Directive: Set down exactly the lines from the one with "heel_base();" to the one with "record = json.load(file)", both included, and no line outside that range.

Source data:

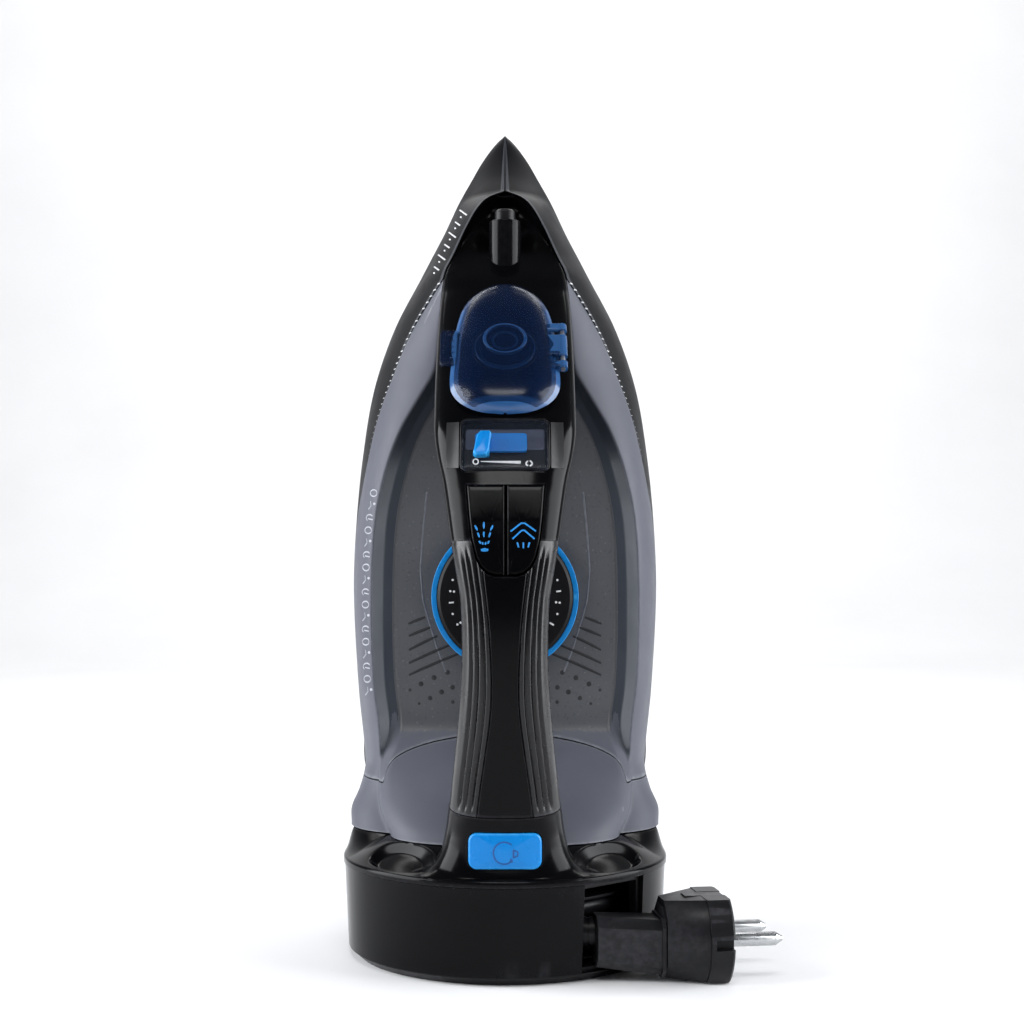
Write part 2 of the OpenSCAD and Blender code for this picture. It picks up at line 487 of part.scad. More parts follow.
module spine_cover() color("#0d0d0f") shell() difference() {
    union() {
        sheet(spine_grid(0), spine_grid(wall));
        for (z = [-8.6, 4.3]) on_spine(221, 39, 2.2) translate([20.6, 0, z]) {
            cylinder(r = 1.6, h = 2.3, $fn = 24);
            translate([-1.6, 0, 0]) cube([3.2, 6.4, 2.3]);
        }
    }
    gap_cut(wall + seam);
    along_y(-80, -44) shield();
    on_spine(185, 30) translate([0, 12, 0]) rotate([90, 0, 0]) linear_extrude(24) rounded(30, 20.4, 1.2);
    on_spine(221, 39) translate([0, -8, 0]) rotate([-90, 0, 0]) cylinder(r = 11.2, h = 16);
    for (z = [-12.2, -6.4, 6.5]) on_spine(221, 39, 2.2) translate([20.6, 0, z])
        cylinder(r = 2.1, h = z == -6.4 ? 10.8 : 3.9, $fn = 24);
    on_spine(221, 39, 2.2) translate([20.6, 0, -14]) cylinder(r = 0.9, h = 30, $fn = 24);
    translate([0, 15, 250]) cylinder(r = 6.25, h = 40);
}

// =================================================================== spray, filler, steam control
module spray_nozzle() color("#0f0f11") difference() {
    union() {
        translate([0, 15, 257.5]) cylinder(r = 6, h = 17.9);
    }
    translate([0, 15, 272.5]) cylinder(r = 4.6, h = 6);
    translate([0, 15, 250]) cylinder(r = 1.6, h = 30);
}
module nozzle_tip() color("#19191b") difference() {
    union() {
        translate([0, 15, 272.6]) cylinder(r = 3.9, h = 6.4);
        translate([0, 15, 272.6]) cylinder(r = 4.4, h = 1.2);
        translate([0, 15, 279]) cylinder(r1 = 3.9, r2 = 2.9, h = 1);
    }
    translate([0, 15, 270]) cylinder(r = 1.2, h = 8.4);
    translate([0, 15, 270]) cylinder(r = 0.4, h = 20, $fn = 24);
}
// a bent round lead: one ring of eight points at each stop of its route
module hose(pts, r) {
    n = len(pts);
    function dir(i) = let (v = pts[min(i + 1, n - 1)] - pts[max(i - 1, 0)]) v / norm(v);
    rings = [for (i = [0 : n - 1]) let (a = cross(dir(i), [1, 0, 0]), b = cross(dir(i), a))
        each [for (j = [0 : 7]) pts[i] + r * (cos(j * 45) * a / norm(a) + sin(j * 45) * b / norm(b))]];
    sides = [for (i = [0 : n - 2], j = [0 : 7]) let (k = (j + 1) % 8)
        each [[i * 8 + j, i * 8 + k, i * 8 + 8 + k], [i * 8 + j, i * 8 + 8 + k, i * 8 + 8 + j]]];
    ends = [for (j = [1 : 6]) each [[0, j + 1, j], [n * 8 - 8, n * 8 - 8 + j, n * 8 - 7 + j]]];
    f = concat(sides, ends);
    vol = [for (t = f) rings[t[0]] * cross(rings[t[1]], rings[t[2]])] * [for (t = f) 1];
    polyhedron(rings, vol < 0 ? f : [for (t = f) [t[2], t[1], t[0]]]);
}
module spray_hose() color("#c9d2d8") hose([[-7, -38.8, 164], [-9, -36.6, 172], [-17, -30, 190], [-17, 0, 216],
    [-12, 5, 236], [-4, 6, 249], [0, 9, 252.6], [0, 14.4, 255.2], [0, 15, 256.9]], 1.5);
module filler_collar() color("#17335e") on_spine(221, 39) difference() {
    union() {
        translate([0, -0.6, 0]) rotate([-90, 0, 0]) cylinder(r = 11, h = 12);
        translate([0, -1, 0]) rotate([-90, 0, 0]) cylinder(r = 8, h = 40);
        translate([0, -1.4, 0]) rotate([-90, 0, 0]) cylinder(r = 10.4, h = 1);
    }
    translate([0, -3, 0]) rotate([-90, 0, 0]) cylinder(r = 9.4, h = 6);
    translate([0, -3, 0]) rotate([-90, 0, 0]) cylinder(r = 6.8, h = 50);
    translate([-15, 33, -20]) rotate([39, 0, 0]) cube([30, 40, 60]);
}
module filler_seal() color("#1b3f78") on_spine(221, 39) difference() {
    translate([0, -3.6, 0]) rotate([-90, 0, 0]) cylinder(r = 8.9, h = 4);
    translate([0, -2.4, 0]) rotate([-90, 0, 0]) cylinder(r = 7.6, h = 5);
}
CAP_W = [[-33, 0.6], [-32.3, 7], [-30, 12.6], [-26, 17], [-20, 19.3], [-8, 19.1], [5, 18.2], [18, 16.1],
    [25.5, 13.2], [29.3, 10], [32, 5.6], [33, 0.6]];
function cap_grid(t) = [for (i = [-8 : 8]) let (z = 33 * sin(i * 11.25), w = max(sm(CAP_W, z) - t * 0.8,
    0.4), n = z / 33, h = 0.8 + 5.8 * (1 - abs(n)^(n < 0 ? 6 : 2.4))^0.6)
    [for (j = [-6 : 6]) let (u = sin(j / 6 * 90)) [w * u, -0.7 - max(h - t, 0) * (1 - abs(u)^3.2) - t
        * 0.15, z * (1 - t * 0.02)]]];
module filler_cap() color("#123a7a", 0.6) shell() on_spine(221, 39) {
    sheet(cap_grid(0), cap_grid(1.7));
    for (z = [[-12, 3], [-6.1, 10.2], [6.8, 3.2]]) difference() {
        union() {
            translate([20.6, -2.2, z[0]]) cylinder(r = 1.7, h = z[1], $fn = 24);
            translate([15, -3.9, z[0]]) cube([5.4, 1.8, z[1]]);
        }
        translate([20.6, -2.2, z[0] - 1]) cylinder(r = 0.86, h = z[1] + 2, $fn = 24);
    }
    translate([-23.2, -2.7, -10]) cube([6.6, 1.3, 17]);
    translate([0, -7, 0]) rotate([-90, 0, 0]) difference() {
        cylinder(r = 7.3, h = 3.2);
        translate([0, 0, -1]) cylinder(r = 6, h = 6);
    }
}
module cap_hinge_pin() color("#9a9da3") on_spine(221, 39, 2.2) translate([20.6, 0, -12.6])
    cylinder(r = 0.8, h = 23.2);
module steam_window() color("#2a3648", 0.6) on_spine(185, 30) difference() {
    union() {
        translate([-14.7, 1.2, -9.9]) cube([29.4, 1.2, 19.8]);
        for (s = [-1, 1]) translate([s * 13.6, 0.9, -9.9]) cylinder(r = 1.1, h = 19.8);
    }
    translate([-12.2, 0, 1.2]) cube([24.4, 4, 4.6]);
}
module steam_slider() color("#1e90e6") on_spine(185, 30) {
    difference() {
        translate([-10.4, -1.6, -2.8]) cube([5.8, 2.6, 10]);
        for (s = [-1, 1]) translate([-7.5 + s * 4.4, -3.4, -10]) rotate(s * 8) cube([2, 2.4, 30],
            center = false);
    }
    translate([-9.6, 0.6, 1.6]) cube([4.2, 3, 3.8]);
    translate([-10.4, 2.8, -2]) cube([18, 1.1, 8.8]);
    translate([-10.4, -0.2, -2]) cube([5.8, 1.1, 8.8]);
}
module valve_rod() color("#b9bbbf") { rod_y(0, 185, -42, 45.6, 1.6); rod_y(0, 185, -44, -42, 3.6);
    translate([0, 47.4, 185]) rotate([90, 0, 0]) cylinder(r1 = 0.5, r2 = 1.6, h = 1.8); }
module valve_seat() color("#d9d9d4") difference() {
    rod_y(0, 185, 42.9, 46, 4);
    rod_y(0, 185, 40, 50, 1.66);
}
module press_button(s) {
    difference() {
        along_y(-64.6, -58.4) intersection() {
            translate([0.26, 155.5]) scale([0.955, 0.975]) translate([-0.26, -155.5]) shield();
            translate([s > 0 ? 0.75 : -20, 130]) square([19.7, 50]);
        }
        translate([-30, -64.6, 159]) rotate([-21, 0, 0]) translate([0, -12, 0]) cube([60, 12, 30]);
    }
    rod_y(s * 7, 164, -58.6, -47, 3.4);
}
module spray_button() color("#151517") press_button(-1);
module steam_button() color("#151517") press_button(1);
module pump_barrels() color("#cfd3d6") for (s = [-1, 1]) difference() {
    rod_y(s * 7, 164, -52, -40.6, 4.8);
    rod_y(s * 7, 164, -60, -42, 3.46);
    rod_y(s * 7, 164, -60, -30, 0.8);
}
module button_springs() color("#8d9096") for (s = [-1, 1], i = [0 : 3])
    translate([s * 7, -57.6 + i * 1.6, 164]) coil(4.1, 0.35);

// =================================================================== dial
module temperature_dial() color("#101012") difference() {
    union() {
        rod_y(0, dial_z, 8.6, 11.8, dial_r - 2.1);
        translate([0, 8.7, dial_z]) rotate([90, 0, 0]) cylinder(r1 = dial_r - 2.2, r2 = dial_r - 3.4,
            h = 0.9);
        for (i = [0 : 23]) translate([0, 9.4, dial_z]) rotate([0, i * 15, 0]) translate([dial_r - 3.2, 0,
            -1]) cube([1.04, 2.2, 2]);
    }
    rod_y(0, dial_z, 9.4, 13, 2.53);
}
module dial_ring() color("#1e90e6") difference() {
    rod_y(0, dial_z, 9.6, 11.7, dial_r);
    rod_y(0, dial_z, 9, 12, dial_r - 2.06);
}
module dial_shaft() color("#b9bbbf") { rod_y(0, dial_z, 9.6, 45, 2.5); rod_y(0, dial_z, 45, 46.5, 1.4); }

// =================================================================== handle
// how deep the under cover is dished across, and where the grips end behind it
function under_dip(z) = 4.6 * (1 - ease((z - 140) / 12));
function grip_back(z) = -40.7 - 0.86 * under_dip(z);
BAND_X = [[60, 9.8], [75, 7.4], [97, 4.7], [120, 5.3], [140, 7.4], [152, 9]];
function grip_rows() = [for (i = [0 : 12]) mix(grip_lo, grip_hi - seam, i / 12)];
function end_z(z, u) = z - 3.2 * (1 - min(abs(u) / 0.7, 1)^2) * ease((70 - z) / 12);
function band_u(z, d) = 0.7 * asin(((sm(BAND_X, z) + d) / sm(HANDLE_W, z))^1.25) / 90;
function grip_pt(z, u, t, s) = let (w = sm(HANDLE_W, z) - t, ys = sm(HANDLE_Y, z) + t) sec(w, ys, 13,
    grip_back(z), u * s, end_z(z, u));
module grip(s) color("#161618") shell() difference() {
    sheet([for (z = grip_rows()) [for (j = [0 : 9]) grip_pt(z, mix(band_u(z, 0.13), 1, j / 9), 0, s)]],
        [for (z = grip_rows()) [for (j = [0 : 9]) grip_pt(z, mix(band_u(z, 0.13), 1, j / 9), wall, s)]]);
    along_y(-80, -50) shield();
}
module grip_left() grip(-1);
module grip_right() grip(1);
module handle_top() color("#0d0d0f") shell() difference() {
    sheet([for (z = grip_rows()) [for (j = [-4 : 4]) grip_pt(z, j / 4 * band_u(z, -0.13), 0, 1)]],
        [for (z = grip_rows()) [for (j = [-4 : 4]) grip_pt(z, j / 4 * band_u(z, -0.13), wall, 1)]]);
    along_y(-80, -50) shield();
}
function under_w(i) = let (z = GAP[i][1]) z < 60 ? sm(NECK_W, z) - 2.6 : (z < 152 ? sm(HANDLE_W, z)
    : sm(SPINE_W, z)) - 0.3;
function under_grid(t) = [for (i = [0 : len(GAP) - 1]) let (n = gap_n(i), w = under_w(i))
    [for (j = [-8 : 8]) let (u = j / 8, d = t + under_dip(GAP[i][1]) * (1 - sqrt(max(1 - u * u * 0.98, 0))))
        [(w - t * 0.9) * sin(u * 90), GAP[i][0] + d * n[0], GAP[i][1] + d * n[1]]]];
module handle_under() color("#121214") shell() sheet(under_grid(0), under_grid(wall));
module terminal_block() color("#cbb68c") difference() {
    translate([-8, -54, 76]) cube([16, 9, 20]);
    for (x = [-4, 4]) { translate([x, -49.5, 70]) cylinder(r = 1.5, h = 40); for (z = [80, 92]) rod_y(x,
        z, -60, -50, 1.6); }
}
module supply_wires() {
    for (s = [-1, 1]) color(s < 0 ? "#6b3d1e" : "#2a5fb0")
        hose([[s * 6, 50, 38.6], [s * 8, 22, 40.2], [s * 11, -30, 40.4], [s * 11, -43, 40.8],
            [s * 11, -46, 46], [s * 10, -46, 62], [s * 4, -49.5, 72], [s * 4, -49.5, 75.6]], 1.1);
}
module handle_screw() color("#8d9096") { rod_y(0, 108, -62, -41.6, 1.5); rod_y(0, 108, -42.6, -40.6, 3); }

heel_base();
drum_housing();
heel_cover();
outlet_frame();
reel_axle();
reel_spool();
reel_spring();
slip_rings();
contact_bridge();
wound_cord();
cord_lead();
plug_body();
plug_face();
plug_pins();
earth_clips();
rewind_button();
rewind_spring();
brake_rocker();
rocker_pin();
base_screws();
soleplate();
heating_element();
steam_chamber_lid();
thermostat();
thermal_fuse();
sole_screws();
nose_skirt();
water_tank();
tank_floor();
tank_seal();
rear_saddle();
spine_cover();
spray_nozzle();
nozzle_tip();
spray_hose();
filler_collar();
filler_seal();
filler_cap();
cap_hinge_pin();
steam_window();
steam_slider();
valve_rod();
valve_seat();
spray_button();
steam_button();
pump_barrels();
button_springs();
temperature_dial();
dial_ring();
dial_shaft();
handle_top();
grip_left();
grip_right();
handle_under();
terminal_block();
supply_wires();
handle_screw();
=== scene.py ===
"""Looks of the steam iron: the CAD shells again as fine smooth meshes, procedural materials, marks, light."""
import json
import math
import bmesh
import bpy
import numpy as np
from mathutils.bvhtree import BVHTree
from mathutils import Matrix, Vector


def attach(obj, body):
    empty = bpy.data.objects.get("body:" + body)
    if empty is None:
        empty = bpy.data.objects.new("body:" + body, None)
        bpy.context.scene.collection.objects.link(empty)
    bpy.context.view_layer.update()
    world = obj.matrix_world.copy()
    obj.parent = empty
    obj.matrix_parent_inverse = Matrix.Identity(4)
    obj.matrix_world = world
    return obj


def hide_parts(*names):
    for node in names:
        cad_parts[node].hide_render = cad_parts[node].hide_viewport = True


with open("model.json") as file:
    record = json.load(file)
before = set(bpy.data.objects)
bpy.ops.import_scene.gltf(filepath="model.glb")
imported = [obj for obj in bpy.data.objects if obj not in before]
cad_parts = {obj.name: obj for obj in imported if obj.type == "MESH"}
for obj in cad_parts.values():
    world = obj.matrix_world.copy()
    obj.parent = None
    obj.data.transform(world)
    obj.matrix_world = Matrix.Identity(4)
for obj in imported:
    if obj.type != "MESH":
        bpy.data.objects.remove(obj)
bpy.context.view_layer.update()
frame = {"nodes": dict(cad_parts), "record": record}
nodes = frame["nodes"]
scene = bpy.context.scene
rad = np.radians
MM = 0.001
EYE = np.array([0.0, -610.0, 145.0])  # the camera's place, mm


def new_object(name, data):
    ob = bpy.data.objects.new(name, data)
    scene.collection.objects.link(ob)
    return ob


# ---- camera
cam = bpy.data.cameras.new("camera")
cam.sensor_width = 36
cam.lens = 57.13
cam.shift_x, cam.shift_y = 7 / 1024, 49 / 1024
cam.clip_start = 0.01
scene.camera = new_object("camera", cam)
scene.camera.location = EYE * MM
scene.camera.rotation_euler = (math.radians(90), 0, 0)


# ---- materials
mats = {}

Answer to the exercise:
heel_base();
drum_housing();
heel_cover();
outlet_frame();
reel_axle();
reel_spool();
reel_spring();
slip_rings();
contact_bridge();
wound_cord();
cord_lead();
plug_body();
plug_face();
plug_pins();
earth_clips();
rewind_button();
rewind_spring();
brake_rocker();
rocker_pin();
base_screws();
soleplate();
heating_element();
steam_chamber_lid();
thermostat();
thermal_fuse();
sole_screws();
nose_skirt();
water_tank();
tank_floor();
tank_seal();
rear_saddle();
spine_cover();
spray_nozzle();
nozzle_tip();
spray_hose();
filler_collar();
filler_seal();
filler_cap();
cap_hinge_pin();
steam_window();
steam_slider();
valve_rod();
valve_seat();
spray_button();
steam_button();
pump_barrels();
button_springs();
temperature_dial();
dial_ring();
dial_shaft();
handle_top();
grip_left();
grip_right();
handle_under();
terminal_block();
supply_wires();
handle_screw();
=== scene.py ===
"""Looks of the steam iron: the CAD shells again as fine smooth meshes, procedural materials, marks, light."""
import json
import math
import bmesh
import bpy
import numpy as np
from mathutils.bvhtree import BVHTree
from mathutils import Matrix, Vector


def attach(obj, body):
    empty = bpy.data.objects.get("body:" + body)
    if empty is None:
        empty = bpy.data.objects.new("body:" + body, None)
        bpy.context.scene.collection.objects.link(empty)
    bpy.context.view_layer.update()
    world = obj.matrix_world.copy()
    obj.parent = empty
    obj.matrix_parent_inverse = Matrix.Identity(4)
    obj.matrix_world = world
    return obj


def hide_parts(*names):
    for node in names:
        cad_parts[node].hide_render = cad_parts[node].hide_viewport = True


with open("model.json") as file:
    record = json.load(file)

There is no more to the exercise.